Protection of the National Forests

 

                Most nineteenth-century Americans believed that the United States was a country of inexhaustible forested lands and natural resources. During this period the United States federal government initiated many programs, such as the homestead and timber-culture acts, to encourage the use and development of its vast open spaces through the transfer of public domain into private ownership. However, by the mid-nineteenth century a growing number of people became alarmed by the rapid depletion of forested lands in the public domain caused by rampant fraud in federal land giveaway programs as well as by poor timber practices. George Perkins Marsh’s seminal book Man and Nature, published in 1864, gave birth to the early American Conservation Movement by articulating the need for better land use policies and forest conservation.

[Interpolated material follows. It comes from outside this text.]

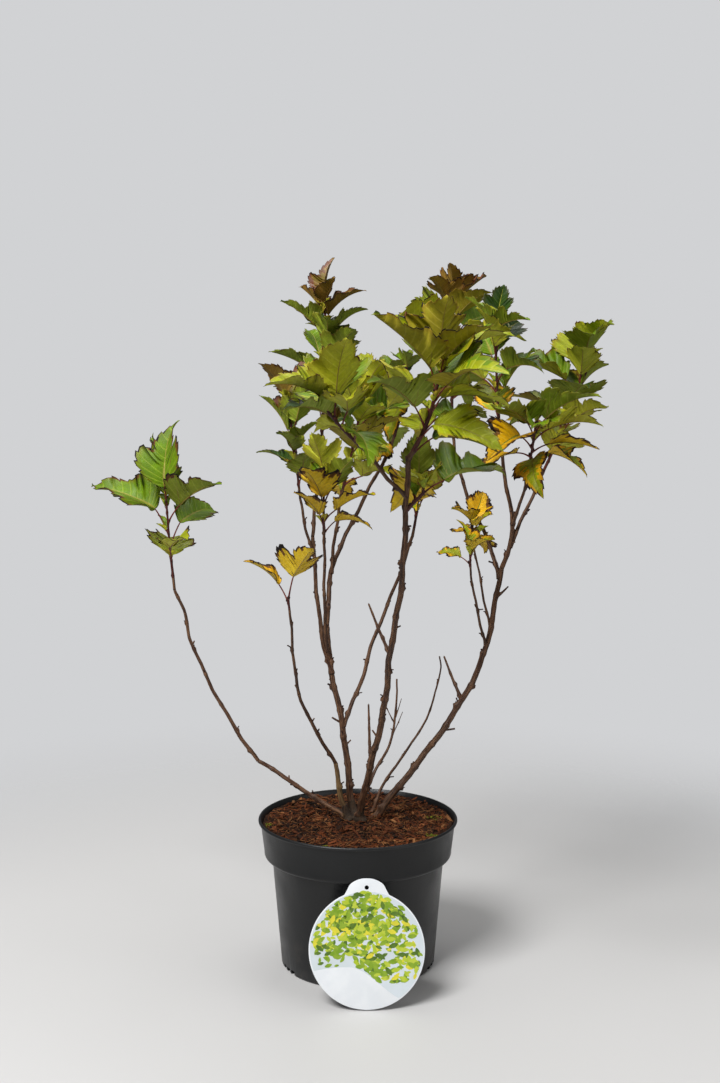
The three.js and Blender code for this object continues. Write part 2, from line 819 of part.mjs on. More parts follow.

                Due in part to the persuasion and pressure from the Conservation Movement members, Congress passed the Forest Reserve Act of 1891, also known as the Creative Act, which gave the President of the United States the authority to designate and create reserves from forested public lands.  Under the Creative Act, designated forested lands were to remain under Federal ownership to be protected and managed in a sustainable way for the benefit of and use by future generations.  It wasn’t until six years afterwards, however, when Congress passed the Organic Act of 1897, that funding was actually provided for the management and regulation of forest reserves.  The Organic Act of 1897 gave the Secretary of the Interior the authority to hire forest rangers and supervisors who were charged with regulating the forest reserves’ occupancy and use.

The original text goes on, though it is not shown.